At The Cross (Alas and Did My Savior Bleed) Southern Gospel on Piano

(Learn how to play At The Cross – video at bottom of this page.)

At The Cross, written by Isaac Watts and published in 1707.  Refrain added by Ralph Hudson in 1885.  Today I felt more in need of something soft and soulful, so (temporarily) set aside the toe-tapping songs.  It happens now and then.    :^)

I’ll have to admit, At the Cross lacked a certain amount of appeal when I was a child.  It was slow.  Made it tough for a young boy to sit still and not squirm impatiently.  Only after growing up did the beauty of the music and lyrics really become apparent.

At The Cross Lyrics

At The Cross Lyrics

Even more appealing after learning some history about the author.  Isaac Watts was raised as a  Nonconformist, in an age when ‘not fitting in’ carried very harsh penalties.  His father was jailed on two separate occasions for his dissenting viewpoints.  Even among nonconformists, Isaac was something of a rebel.  His views were radically non-denominational, and he was more interested in promoting education than in preaching a specific creed of faith.

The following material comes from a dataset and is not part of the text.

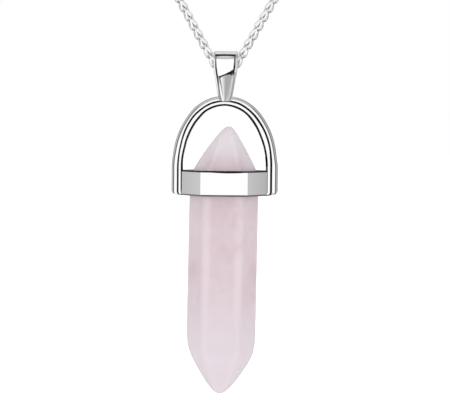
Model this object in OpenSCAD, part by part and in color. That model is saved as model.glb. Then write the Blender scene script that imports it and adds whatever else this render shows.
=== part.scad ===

Watts is often  called the “Father of English Hymnody”.  I’ve never really heard that form of the word before.  It primarily refers to songs of praise to God.  Sort of a collective noun of the word hymn.  Hymns themselves are poems of praise and worship, sung to express our feelings to God.

Before Watts, hymns were exclusively based on direct translations of bible verses into song.  Watts was … instrumental… (bit of a pun, sorry) in gaining original poetry acceptance as hymn lyrics.  It might be a chicken/egg situation as to whether he did so because of his writing, or was free to write because of his work for broader acceptance.  Either way, he’s credited with around 750 hymns.

He was clever, a scamp, and a poet all from an early age.  There’s a story that he was caught during prayers with his eyes open.  Asked why, he improvised on the spot: “A little mouse for want of stairs, ran up a rope to say its prayers.”

As an excuse, his father wasn’t sold.  He punished young Isaac, who improvised again: “O father, father, pity take… and I will no more verses make.”

There’s a lot going on there.  First, Isaac obviously had a genius for words.  Just as obviously, he was either a major smart-alec, or not too bright.  Either way, if I pulled that stunt, it would likely get me in even more trouble.

And yet, from such impish beginnings, came the man who wrote (among many others) At The Cross.  Goes to show, you might think some kids are plain old trouble, but you just never know.